In Norse mythology, Hoddmímis holt (Old Norse "Hoard-Mímir's"holt) is a location where Líf and Lífþrasir are foretold to survive the long winters of Fimbulvetr. Hoddmímis holt is attested in the Poetic Edda, compiled in the 13th century from earlier traditional sources, and the Prose Edda, written in the 13th century by Snorri Sturluson. Scholarly theories have been proposed about the location and its potential connection to the world tree Yggdrasil and folktales recorded from Germanic Europe.

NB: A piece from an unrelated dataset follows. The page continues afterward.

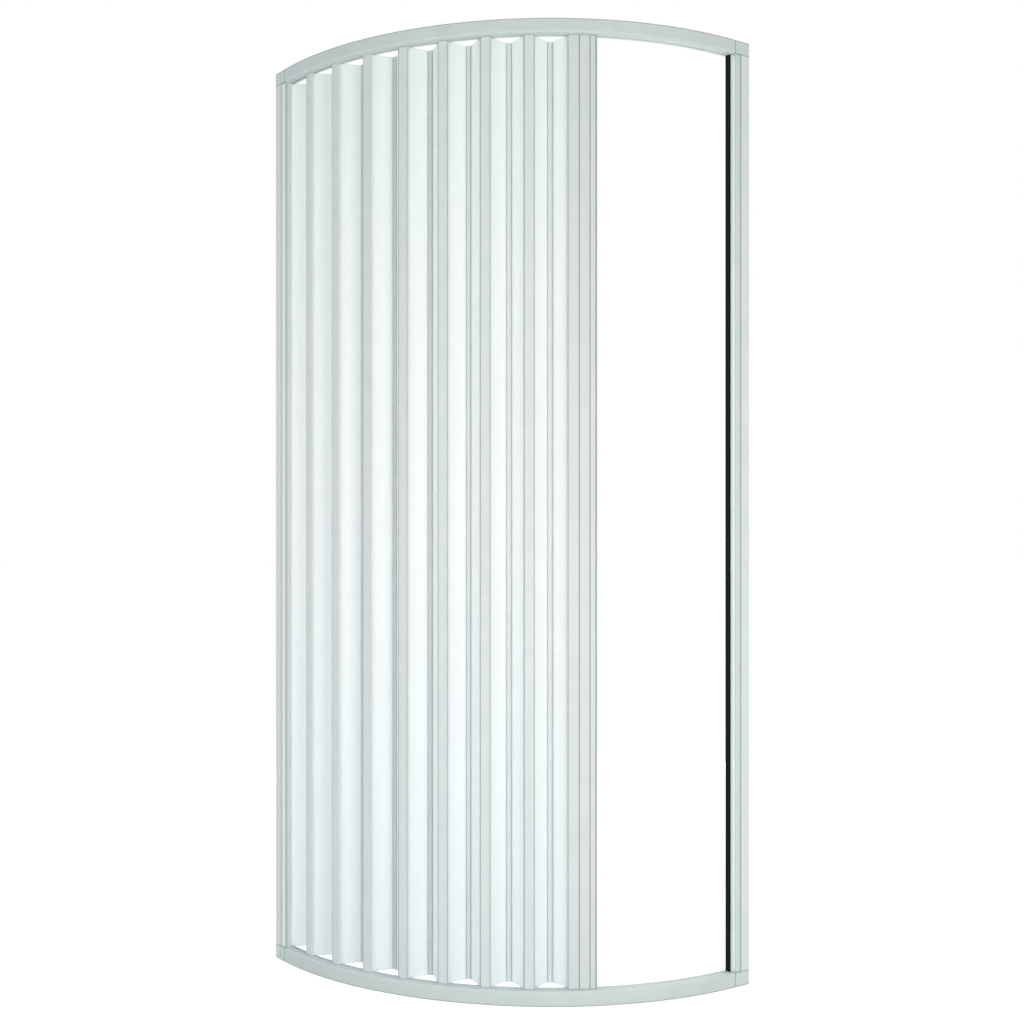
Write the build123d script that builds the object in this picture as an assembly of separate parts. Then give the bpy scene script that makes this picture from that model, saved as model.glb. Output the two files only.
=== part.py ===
from build123d import *
from math import acos, cos, degrees, radians, sin
import os

# Quadrant shower enclosure with a folding bellows door.
# Lengths are millimetres and angles are degrees.
# Plan: wall A is the plane x = -side/2, wall B is the plane y = +side/2, the floor is z = 0.
# The curved front is a quarter circle from the angle -90 (left end) to 0 (right end).

# Overall frame
height = 1850.0
arc_radius = 648.0
end_length = 38.0
side = arc_radius + end_length
centre_x = -side / 2 + end_length
centre_y = side / 2 - end_length
arc_start = -90.0
arc_end = 0.0

# How far a cutter reaches past the face that it cuts, and how far joined forms overlap
beyond = 1.0
overlap = 0.2

# Curved rails
rail_depth = 25.0
rail_height = 28.6
top_rail_height = 26.2
rail_inner = arc_radius - rail_depth
rail_chamfer_radial = 2.0
rail_chamfer_height = 4.0
slot_inner = 628.6
slot_outer = 631.8
slot_depth = 11.5
front_chamber_inner = 634.6
front_chamber_outer = 646.2
chamber_floor = 2.0
chamber_roof = 24.6
back_chamber_inner = 625.0
back_chamber_roof = 15.0
weep_width = 5.0
weep_depth = 3.0
weep_angles = (-70.0, -45.0, -20.0)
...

In the poem Vafþrúðnismál, collected in the Poetic Edda, the god Odin poses a question to the jötunn Vafþrúðnir, asking who among mankind will survive when the winter Fimbulvetr occurs. Vafþrúðnir responds that they will be Líf and Lífþrasir, that the two will have hidden in the wood of Hoddmímis holt, they will consume the morning dew as food, and "from them generations will spring."
In chapter 53 of the Prose Edda book Gylfaginning, High tells Gangleri (king Gylfi in disguise) that two people, Líf and Lífþrasir, will lie hid in Hoddmímis holt during "Surt's fire," and that "from these people there will be descended such a great progeny that the world will be inhabited." The above-mentioned stanza of Vafþrúðnismál is then quoted.
Connections have been proposed between the forest and Mímameiðr ("Mímir's tree"), generally thought to refer to the world tree Yggdrasil, and Mímisbrunnr. Based on this association, all three have been theorized as having been considered within the same proximity.